The joining of Monte Carlo methods with Bayesian reasoning that McGrayne describes in the case of the search for the missing nuclear submarine Thresher (199 ff.) is particularly relevant to social inquiry, it would seem. This is true because of the conjunctural nature of social causation and the complexity of typical causal intersections in the social domain. Consider a forecasting problem similar to those considered by Tetlock — for example, the likelihood that Russia will attempt to occupy Latvia in the next five years. One way of analyzing this problem is to identify a handful of political scenarios moving forward from the present that lead to consideration of this policy choice by Russian leadership; assign prior probabilities to the component steps of each scenario; and calculate a large number of Monte Carlo “runs” of the scenarios, based on random assignment of values to the component steps of each of the various scenarios according to the prior probabilities assigned by the experts. Outcomes can then be classified as “Russia attempts to occupy Latvia” and “Russia does not attempt to occupy Latvia”. The number of outcomes in the first cell allows an estimate of the overall likelihood of this outcome. The logic of this exercise is exactly parallel to the calculation that McGrayne describes for assigning probabilities to geographic cells of ocean floor for the final resting spot of the submarine, given the direction and speed scenarios considered. And the Bayesian contribution of updating of priors is illuminating in this analysis as well: as experts’ judgments of the probabilities of the component steps change given new information, the overall probability of the outcome changes as well.
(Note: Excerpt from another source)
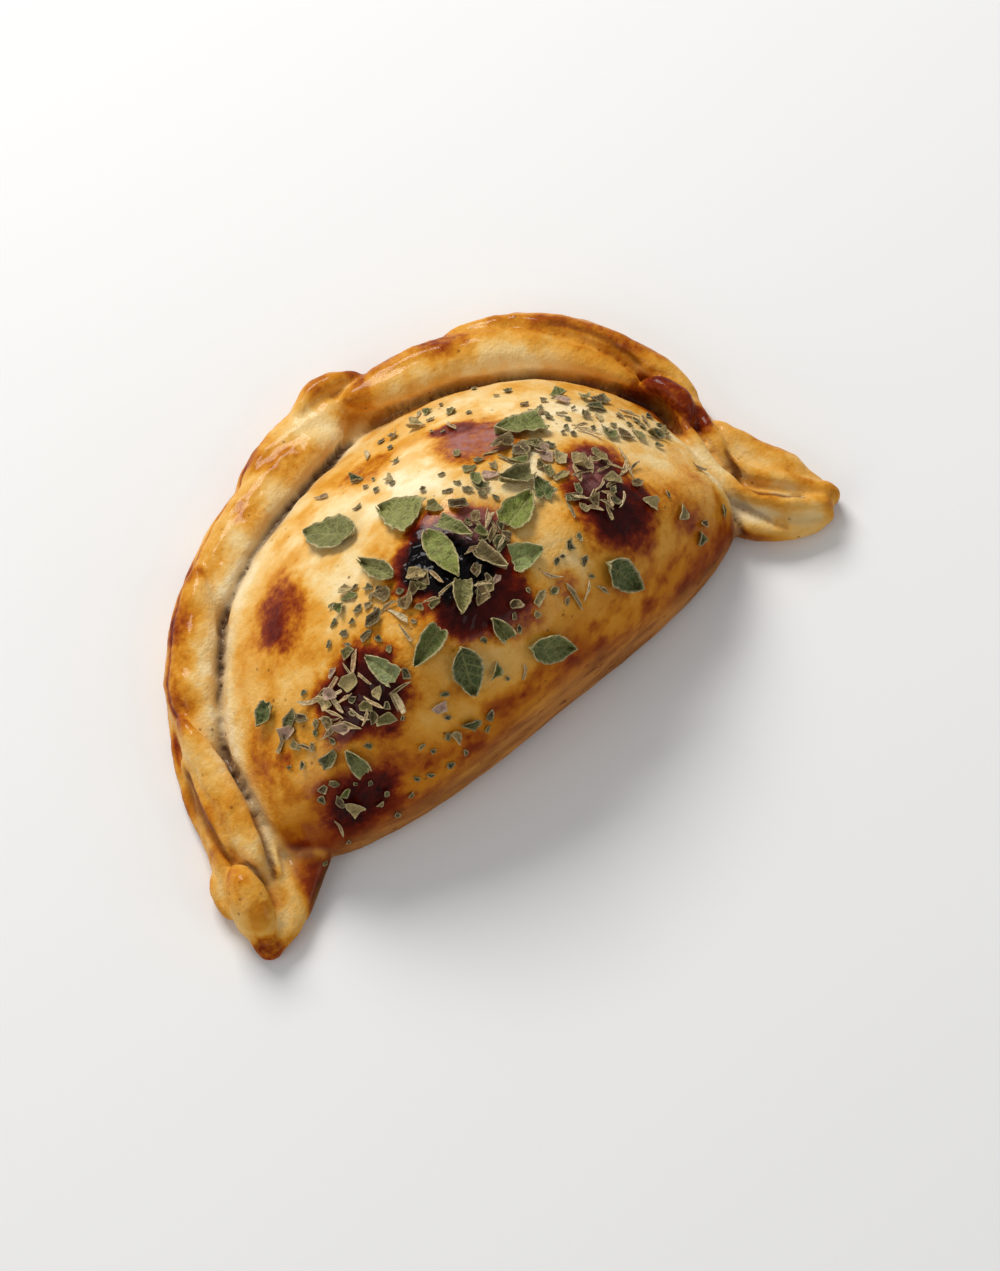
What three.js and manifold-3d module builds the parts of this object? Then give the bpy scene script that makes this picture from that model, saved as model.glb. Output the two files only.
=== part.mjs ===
// A baked empanada. A round of dough is folded over its filling, and the curved edge is sealed
// by a rim of overlapping hand-made folds that runs out into a twisted horn at each end.
// Dried oregano leaves lie on top, among small flakes of the same herb.
// Millimetres, +Z up. X runs from horn to horn, -Y is the folded side and +Y the rim.
import * as THREE from 'three';
import { mergeVertices } from 'three/addons/utils/BufferGeometryUtils.js';
import Module from 'manifold-3d';

const wasm = await Module();
wasm.setup();

// ---------- driving dimensions ----------

// Shapes are drawn from the middle of the line between the two horn tips, and this is how far
// the centre of the whole empanada lies from it.
const drawnCentre = new THREE.Vector2(1.17, 38.94);

// The filled body, seen from above, is two half superellipses that meet at the waist line.
const body = {
  waist: new THREE.Vector2(0.3, 20),
  halfLength: 54,
  waistToRim: 48.5, // the body's dough runs on under the rim's folds
  waistToFold: 18.4,
  rimPower: 2.2,
  foldPower: 2.8,
  slant: 0.14, // how far the rim side leans to +X for each mm of Y
  foldTilt: 0.031, // how far the folded side swings towards the rim for each mm of X
  apex: new THREE.Vector2(2.5, 22.5),
  height: 34,
  crown: 2,
  bottomPower: 6,
  swell: 0.45, // hand-rolled dough is never quite even
  swellLength: 21,
};

// How the body rises from its outline, on the folded side, at the two ends and at the rim. Its
// widest line lies at edgeHeight, and fullness is 0.5 for an ellipse and 1 for a parabola.
const bodyRise = {
  edgeHeight: [11, 3, 1.5],
  fullness: [0.5, 0.8, 1.05],
};

// The middle line of the rim, from the left horn's tip to the right one's.
const rimLine = [
  [-62.5, 0.5], [-58.8, 16], [-50.3, 38], [-32, 58.5], [-6, 69], [22, 69.3],
  [45, 57], [56.5, 38], [55.8, 18.5], [58.8, 9.4], [65, 3],
];

// Each fold of the rim runs between two stations, measured along the rim line. Its lane is how
// far it lies outside that line. Lane, half width and top are evenly spaced along the fold.
const folds = {
  flange: { from: 1, to: 210, lane: [-0.4, 0, 0], halfWidth: [3, 5.2, 3], top: [4, 5, 4] },
  leftHornBase: {
    from: 21, to: -1.8,
    lane: [-1.2, -2, -2.4, 1.6], halfWidth: [4.8, 7.2, 7, 3.4], top: [6, 6, 5.4, 4.4],
  },
  leftNeck: { from: 1.5, to: 24, lane: [-6, -12.6, -16.5], halfWidth: [1.7, 4.1, 5], top: [4, 6, 9] },
  leftUnderLip: {
    from: 29, to: 8,
    lane: [-5.8, -6.8, -5.2], halfWidth: [1.2, 1.7, 1.4], top: [7.2, 7.4, 6.4],
  },
  leftOuterStrand: {
    from: 37, to: 11,
    lane: [1.6, 0.8, 2.3], halfWidth: [1.5, 2.1, 1.8], top: [7.2, 8, 6.6],
  },
  longLeftFold: {
    from: 59, to: 109.5,
    lane: [-1.4, -1.4, -1.1, -0.3], halfWidth: [4.4, 5.6, 5.6, 4.6], top: [8, 9.4, 9.8, 9.4],
  },
  leftShoulderFold: {
    from: 72.5, to: 32,
    lane: [2.2, -0.3, -1.2, -2.8], halfWidth: [1.8, 4.8, 5, 2.6], top: [10.6, 10, 9.2, 7.4],
  },
  leftRope: {
    from: 44, to: 9.5,
    lane: [2.5, -1.4, -3, -3.4], halfWidth: [1.2, 2.9, 3.5, 1.8], top: [9.6, 10.8, 10.4, 8.4],
  },
  leftKnob: {
    from: 14.5, to: 0.3,
    lane: [0.3, 0.6, -0.2], halfWidth: [2.3, 3.5, 2.8], top: [9.6, 10.6, 8],
  },
  rearTuck: {
    from: 101, to: 118.5,
    lane: [3.4, 6.2, 3.2], halfWidth: [1.8, 2.5, 1.7], top: [9, 9.6, 8.6],
  },
  bigRoll: {
    from: 108.5, to: 170,
    lane: [2.2, -0.6, -0.2, -0.2, -1.3, -2.3],
    halfWidth: [1.8, 4.9, 5.3, 4.8, 3.3, 2],
    top: [9.6, 11.2, 11.8, 11.2, 10.2, 9.4],
  },
  rightOuterRidge: {
    from: 130, to: 180,
    lane: [4, 5.1, 4.4, 3.2, 1.4], halfWidth: [1.6, 2.8, 3, 2.8, 1.8], top: [8.4, 9.8, 9.8, 9.2, 8],
  },
  burntEnd: {
    from: 168.5, to: 183.5,
    lane: [-2.2, -1.1, -0.8, -2.1], halfWidth: [1.5, 2.5, 2.5, 1.5], top: [10, 11.6, 11.2, 9],
  },
  rightInnerRope: {
    from: 177, to: 212,
    lane: [-1.6, -3.1, -3.3, -1.9, -0.8], halfWidth: [1.6, 1.9, 2.1, 2.3, 2], top: [9, 8.8, 8.6, 8, 6.4],
  },
  rightOuterRope: {
    from: 174, to: 212.5,
    lane: [1.8, 0.8, 0.9, 2.6, 1.2], halfWidth: [1.8, 1.8, 1.9, 2.2, 2], top: [8.6, 8.2, 7.8, 7.2, 6],
  },
  rightHornLobe: {
    from: 181, to: 211,
    lane: [1.6, 4.6, 5.4, 2], halfWidth: [1.6, 3.2, 3.5, 2], top: [7, 6.8, 6.4, 5.4],
  },
  rightHornBase: {
    from: 191, to: 212,
    lane: [-5.6, -6, -3.6, -0.6], halfWidth: [3.2, 3.5, 3.4, 2.8], top: [6.4, 5.8, 5.2, 4.6],
  },
};
const foldSquareness = 2.3; // 2 is a round section, more is boxier
const foldLeanIn = 0.9; // how far a fold's top leans over the body
const foldSunk = 0.35; // how far a fold reaches under the table plane, which trims it flat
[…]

Here is a very simple illustration of a scenario analysis. The four stages of the scenario are:
A: NATO signals unity
B: LATVIA accepts anti-missile defense
C: US signals lack of interest
D: KREMLIN in turmoil
Here is a diagram of the scenarios, along with hypothetical “expert judgments” about the likelihoods of outcomes of the branch points:
This analysis leads to a forecast of an 7.8% likelihood of occupation (O1, O10, O13). And an important policy recommendation can be derived from this analysis as well: most of the risk of occupation falls on the lower half of the tree, stemming from a NATO signal of disunity. This risk can be avoided by NATO giving the signal of unity instead; then the risk of occupation falls to less than 1%.